▶ **WRITTEN EXERCISE**: Please pull out every line that includes the string "manifold".

begin

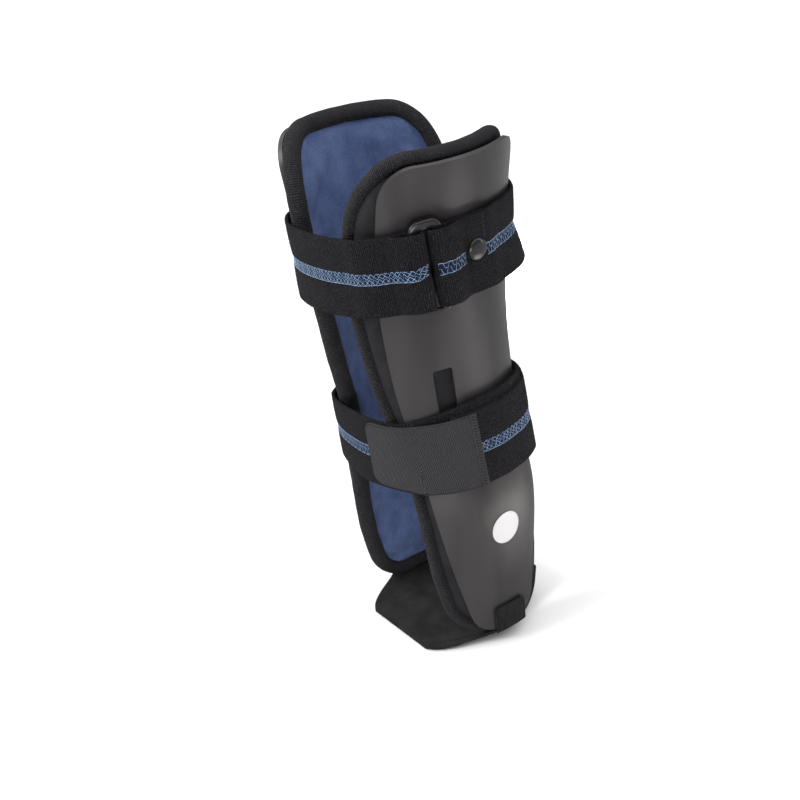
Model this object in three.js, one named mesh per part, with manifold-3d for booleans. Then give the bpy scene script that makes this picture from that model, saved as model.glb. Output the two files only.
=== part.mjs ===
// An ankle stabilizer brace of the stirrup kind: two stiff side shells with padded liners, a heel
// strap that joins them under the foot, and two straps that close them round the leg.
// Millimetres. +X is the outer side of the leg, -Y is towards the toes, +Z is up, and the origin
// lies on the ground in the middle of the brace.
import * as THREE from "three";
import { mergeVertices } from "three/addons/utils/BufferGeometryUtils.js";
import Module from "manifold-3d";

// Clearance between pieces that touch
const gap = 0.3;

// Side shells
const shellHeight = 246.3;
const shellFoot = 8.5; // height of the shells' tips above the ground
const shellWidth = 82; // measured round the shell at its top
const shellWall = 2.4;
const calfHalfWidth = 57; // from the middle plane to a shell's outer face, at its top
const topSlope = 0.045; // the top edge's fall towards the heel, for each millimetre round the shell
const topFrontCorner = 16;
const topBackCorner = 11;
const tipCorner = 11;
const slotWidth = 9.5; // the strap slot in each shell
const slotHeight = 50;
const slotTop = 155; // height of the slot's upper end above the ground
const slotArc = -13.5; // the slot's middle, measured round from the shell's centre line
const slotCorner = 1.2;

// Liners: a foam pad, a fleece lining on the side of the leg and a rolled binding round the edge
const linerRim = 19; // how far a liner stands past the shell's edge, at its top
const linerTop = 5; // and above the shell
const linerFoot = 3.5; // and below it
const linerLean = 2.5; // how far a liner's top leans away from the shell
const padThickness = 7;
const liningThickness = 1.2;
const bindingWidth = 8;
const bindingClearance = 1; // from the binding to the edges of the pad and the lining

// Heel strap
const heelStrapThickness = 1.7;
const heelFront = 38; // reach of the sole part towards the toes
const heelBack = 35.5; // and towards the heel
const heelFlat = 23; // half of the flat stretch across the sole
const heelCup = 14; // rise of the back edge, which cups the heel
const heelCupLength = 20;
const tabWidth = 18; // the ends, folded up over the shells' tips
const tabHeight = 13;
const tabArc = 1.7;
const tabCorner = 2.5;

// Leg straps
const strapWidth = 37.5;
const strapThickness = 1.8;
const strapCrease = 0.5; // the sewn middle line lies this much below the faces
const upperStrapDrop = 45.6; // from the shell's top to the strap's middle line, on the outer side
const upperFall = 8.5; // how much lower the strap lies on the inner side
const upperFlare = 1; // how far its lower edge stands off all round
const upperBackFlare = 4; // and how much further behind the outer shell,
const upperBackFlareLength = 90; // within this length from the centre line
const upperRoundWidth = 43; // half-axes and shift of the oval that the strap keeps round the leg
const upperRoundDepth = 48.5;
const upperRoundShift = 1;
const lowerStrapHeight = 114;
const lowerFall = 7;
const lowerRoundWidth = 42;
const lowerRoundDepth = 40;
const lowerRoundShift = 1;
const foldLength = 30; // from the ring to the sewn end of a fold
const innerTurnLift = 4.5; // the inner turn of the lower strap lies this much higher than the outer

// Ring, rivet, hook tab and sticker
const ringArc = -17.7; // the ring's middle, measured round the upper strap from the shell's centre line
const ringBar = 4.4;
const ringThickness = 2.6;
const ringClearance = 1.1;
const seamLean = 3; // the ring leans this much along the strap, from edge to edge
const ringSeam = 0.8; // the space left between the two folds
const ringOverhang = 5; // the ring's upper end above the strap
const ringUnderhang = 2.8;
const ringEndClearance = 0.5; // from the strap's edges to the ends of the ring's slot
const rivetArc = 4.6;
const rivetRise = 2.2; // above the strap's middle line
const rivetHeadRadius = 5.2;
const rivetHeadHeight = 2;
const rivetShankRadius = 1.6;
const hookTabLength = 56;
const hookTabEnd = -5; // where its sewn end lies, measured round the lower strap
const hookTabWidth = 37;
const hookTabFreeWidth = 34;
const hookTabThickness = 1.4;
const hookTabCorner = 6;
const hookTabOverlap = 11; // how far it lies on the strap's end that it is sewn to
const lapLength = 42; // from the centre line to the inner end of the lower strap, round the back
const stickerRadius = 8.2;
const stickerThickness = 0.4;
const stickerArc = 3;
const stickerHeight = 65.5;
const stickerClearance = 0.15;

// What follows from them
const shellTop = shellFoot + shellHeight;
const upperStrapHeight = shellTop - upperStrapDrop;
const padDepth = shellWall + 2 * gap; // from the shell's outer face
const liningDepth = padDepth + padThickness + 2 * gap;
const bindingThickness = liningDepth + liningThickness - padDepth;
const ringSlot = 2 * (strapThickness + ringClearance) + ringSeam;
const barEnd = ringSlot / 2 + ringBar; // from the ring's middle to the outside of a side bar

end

▶ **ANSWER TO THE EXERCISE**:
Model this object in three.js, one named mesh per part, with manifold-3d for booleans. Then give the bpy scene script that makes this picture from that model, saved as model.glb. Output the two files only.
import Module from "manifold-3d";